On 9/11, there was no sense that "New York" was the victim of an attack. All of the U.S. was. We reacted to the attack not as New Yorkers or Pennsylvanians or D.C.'ers or Californians (remember, the planes were all headed to California destinations) but as Americans. Iraq lacks the same cohesive nationalism that the U.S. enjoys. That kind of nationalism probably didn't exist even under Saddam, although he sometimes forced his subjects to present a nationalistic fa├žade to the world.

So the result of this will not be a rallying cry to form a new nation, like the Boston Massacre was for the United Stations or the storming of the Bastille was for France. After Boston and the Bastille, the Americans and French had heroes and leaders who turned the energies unleashed by these acts of violence into forces that built a nation.

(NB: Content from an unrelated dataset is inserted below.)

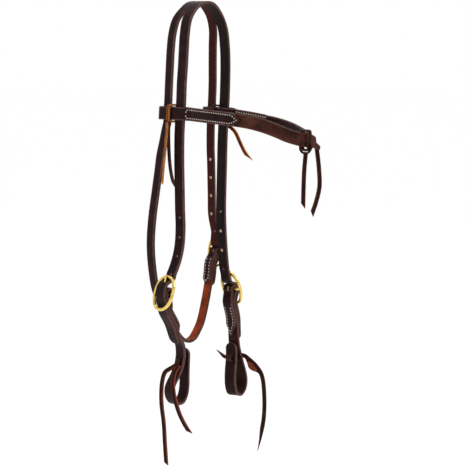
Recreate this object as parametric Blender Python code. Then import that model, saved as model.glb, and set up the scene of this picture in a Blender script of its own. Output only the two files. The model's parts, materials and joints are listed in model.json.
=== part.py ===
"""Western headstall in oiled leather, hanging by its crown.

The crown strap is split at both ends: its front legs are the cheek billets, its rear legs
carry the throat strap. Two cheek straps hang from centre bar buckles and fold up into bit
loops that leather thongs tie shut. A knotted browband in two halves closes in front.

Metres, +Z up, +X to the horse's nose, +Y to its left. The origin is under the crown's middle.
"""
import math

import bmesh
import bpy
from mathutils import Vector

# Leather
CHEEK_WIDTH = 0.0165
THROAT_WIDTH = 0.0132
BROW_WIDTH = 0.0168
LEATHER = 0.0036
LEATHER_ROUNDING = 0.0009
LAYER_GAP = 0.0006
THONG_WIDTH = 0.0064
THONG_THICKNESS = 0.0026
EAR_THONG_WIDTH = 0.0048
CHEEK_CENTRE = 0.0064
THONG_ROUNDING = 0.0007
SEAT_GAP = 0.00035
BAR_GAP = 0.0005
RING_STEP = 0.012
RING_TURN = 0.26

# Crown and head room
HALF_SPAN = 0.040
BAR_DROP = 0.366
RIGHT_SLIT_START = 0.028
LEFT_SLIT_START = 0.044
REAR_SPREAD = 0.0085

# Cheek buckles
BUCKLE_WIDTH = 0.036
BUCKLE_HEIGHT = 0.047
BUCKLE_WIRE = 0.0043
BAR_DIAMETER = 0.0035
BAR_SETBACK = 0.0025
TONGUE_DIAMETER = 0.0027
FRAME_PLAY = 0.0008
RIGHT_BUCKLE_OUT = 0.0728
RIGHT_BUCKLE_DROP = 0.366
RIGHT_BUCKLE_LEAN = math.radians(20)
LEFT_BUCKLE_OUT = 0.0488
LEFT_BUCKLE_DROP = 0.371
LEFT_BUCKLE_LEAN = math.radians(18)

# Throat buckle and strap
THROAT_BUCKLE_WIDTH = 0.031
THROAT_BUCKLE_HEIGHT = 0.042
THROAT_WIRE = 0.0036
THROAT_BAR = 0.003
THROAT_SETBACK = 0.002
THROAT_TONGUE = 0.0023
THROAT_BUCKLE_BACK = 0.0145
THROAT_BUCKLE_OUT = 0.0412
THROAT_BUCKLE_DROP = 0.324
THROAT_BUCKLE_LEAN = math.radians(-6)
THROAT_REACH = 0.040
THROAT_DROP = 0.437

# Holes
HOLE_DIAMETER = 0.0042
HOLE_PITCH = 0.0254
THROAT_HOLE_PITCH = 0.0238
CHEEK_HOLES = 6
THROAT_HOLES = 7
TONGUE_SWING = math.radians(8)
FRAME_ROCK = math.radians(2)
TONGUE_CLEARANCE = 0.0006

# Cheek straps
CHEEK_DROP = 0.144
CHEEK_REACH = 0.040
CHAPE_LENGTH = 0.050
CHAPE_POINT = 0.016
THROAT_CHAPE_LENGTH = 0.040
THROAT_CHAPE_POINT = 0.008
BILLET_TAIL = 0.072
THROAT_TAIL = 0.048
BIT_TIE_DROP = 0.092
BIT_TIE_SPACING = 0.0075
BIT_TIE_STUB = 0.0032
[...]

There's no one like that in Iraq. So, contrary to Mike Reynolds, I predict this will mark the point when Ayatollah Sistani, the only man capable of restraining the Shi'ite majority from slaughtering its Sunni enemies, began to lose control over his congregation and sectarian violence turned Iraq into a basket case of a region. Unless something unexpected happens, Iraq will cease to be a nation in any sense of the word but the West's insistence that it is one despite all evidence to the contrary.

There was an area of the world that we used to call "Yugoslavia." Now, we have to call various portions of it "Serbia, Montenegro, Macedonia, Croatia, Bosnia, Herzegovina, Slovenia, Kosovo, and Vojvodina." In a few years, if things keep going the way they are, we'll be able to say that there was also an area of the world once called "Iraq" but now variously called "Kurdistan, Najaf, Samarra, Basra, Anbar, Diyala, Karbala, Babel, and Maysan." Kurdistan will split oil proceeds with the Sunni states, and scheme against the Shi'ite states that are the pawns of a nuclear-armed Iran.

2 comments:

les said...

Nice analysis; scary.

Anonymous said...

Politics, race, age, or toilet paper. Don't forget toilet paper.